Nobody told me. Not the articles I read. Not the YouTube videos. I found out from a footnote on the SP Funds website.

What the Quran actually says about sitting on your hands

There's a verse that I kept coming back to during my year and a half of doing nothing. Allah says in Surah Al Hashr (59:18): "O you who have believed, fear Allah. And let every soul look to what it has put forth for tomorrow."

That verse is usually discussed in the context of akhirah, and it absolutely applies there. But I think it also speaks to how we steward what we've been given in this life. Looking to what you have put forth for tomorrow means planning. It means not letting fear or confusion or procrastination keep you from acting with what you have.

Sitting on $6,000 in a savings account because I was afraid of making the wrong halal choice was, in its own way, a failure of stewardship. The options were there. The scholars had done their work. The funds existed. I just needed to move.

The 401k wrinkle that still frustrates me

For a lot of Muslims with employer sponsored retirement plans, the options are limited. Your 401k might offer fifteen funds and none of them are Shariah compliant. This is where it gets genuinely hard. Some people open a separate IRA and prioritize halal investing there, while accepting limited options in the 401k. Others look for self directed brokerage windows within their 401k plan that allow individual ETF purchases, which would let you buy SPUS or HLAL inside a tax advantaged account.

And then there's the Roth IRA angle. If you hold halal ETFs in a Roth, your gains grow tax free, which means your zakah calculation gets interesting. Scholars differ on whether retirement accounts are zakatable, and the answer may depend on accessibility and whether you can withdraw without penalty.
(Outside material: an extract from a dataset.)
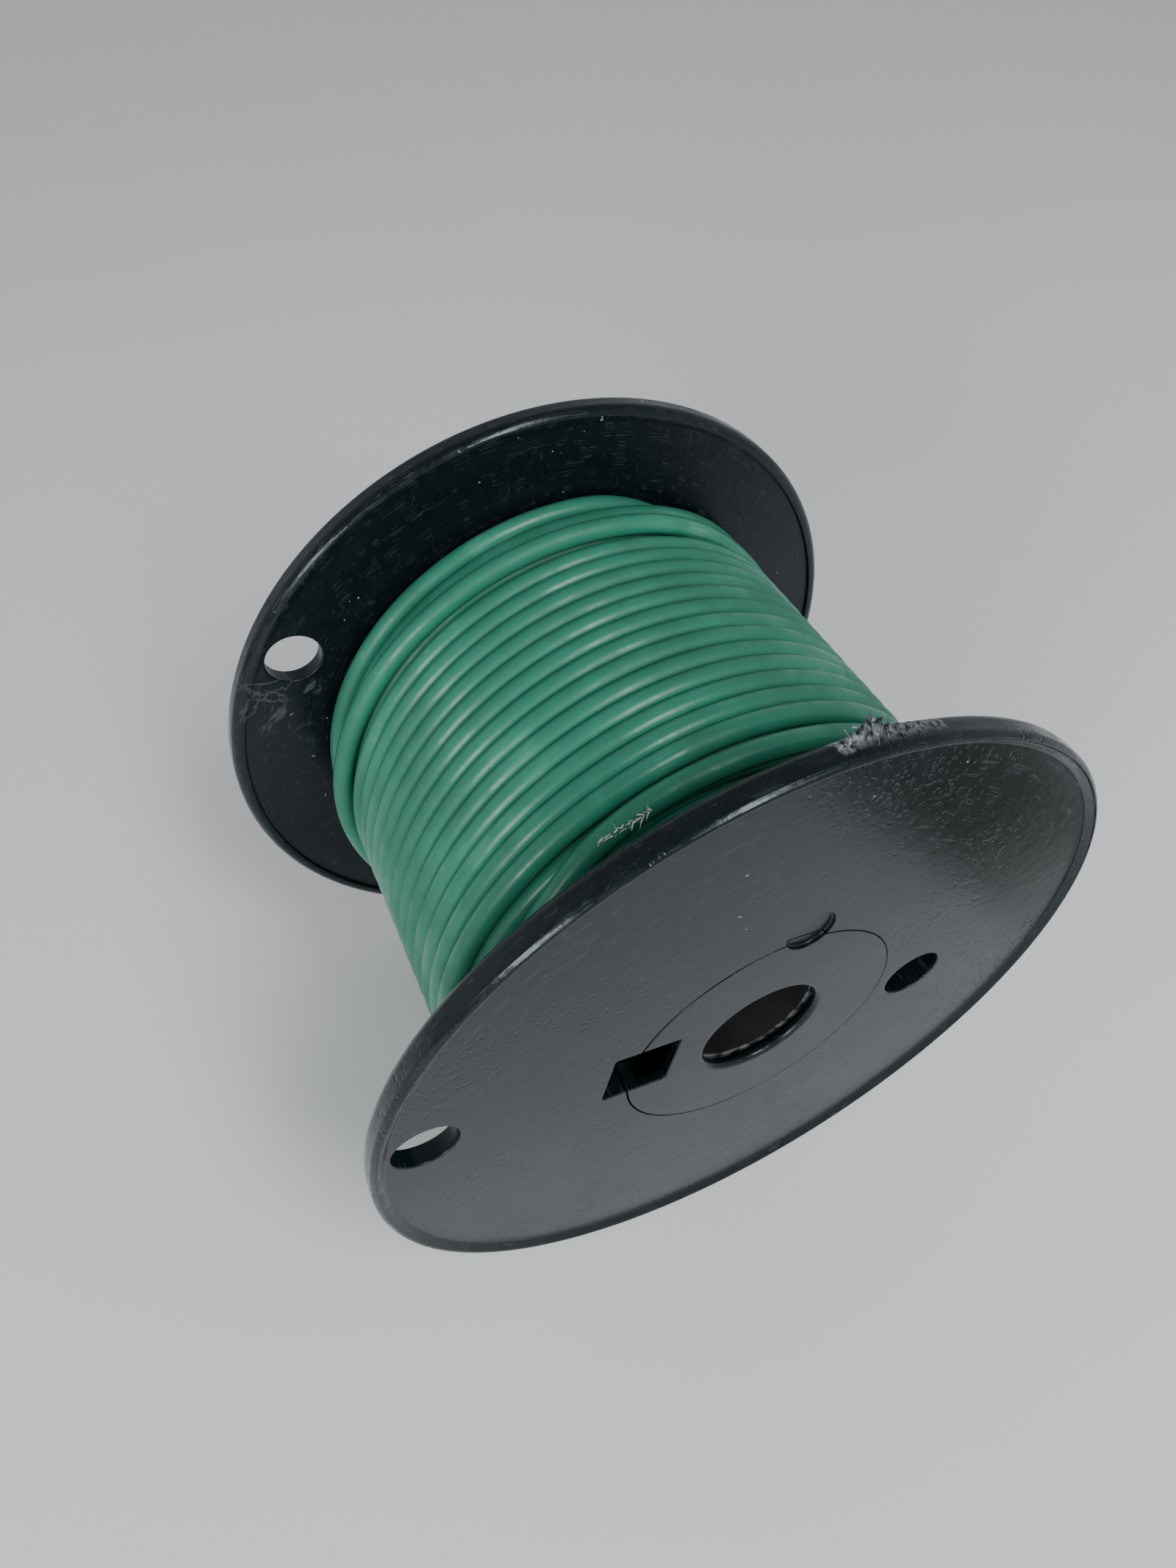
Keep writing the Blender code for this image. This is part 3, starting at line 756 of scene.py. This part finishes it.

This is one of those areas where you genuinely need to talk to someone who understands both Islamic jurisprudence and tax law.

I still haven't fully resolved this for myself. I'm being honest about that.

What I wish someone had told me two years ago

Stop waiting for perfect clarity. You will not find a single answer that every scholar agrees on. You will not find a halal fund with zero expense ratio. You will not find a 401k that magically offers SPUS. What you can do is make the most informed decision available to you right now, with the tools that exist, and revisit it regularly.

Start with one halal ETF. Even $100 a month. Learn what's in it. Understand the purification process. Check the holdings once a year. Adjust as your knowledge grows. That's not settling. That's stewardship.

The money sitting idle in my savings account wasn't harming anyone. But it also wasn't doing what money is supposed to do when you've been given it as an amanah.

The scariest part of halal investing was never the screening criteria or the expense ratios; it was admitting I'd been using confusion as an excuse to do nothing at all.

I am not a certified financial advisor. Nothing in this article constitutes financial advice. Consult a qualified financial professional and a knowledgeable scholar for guidance specific to your situation.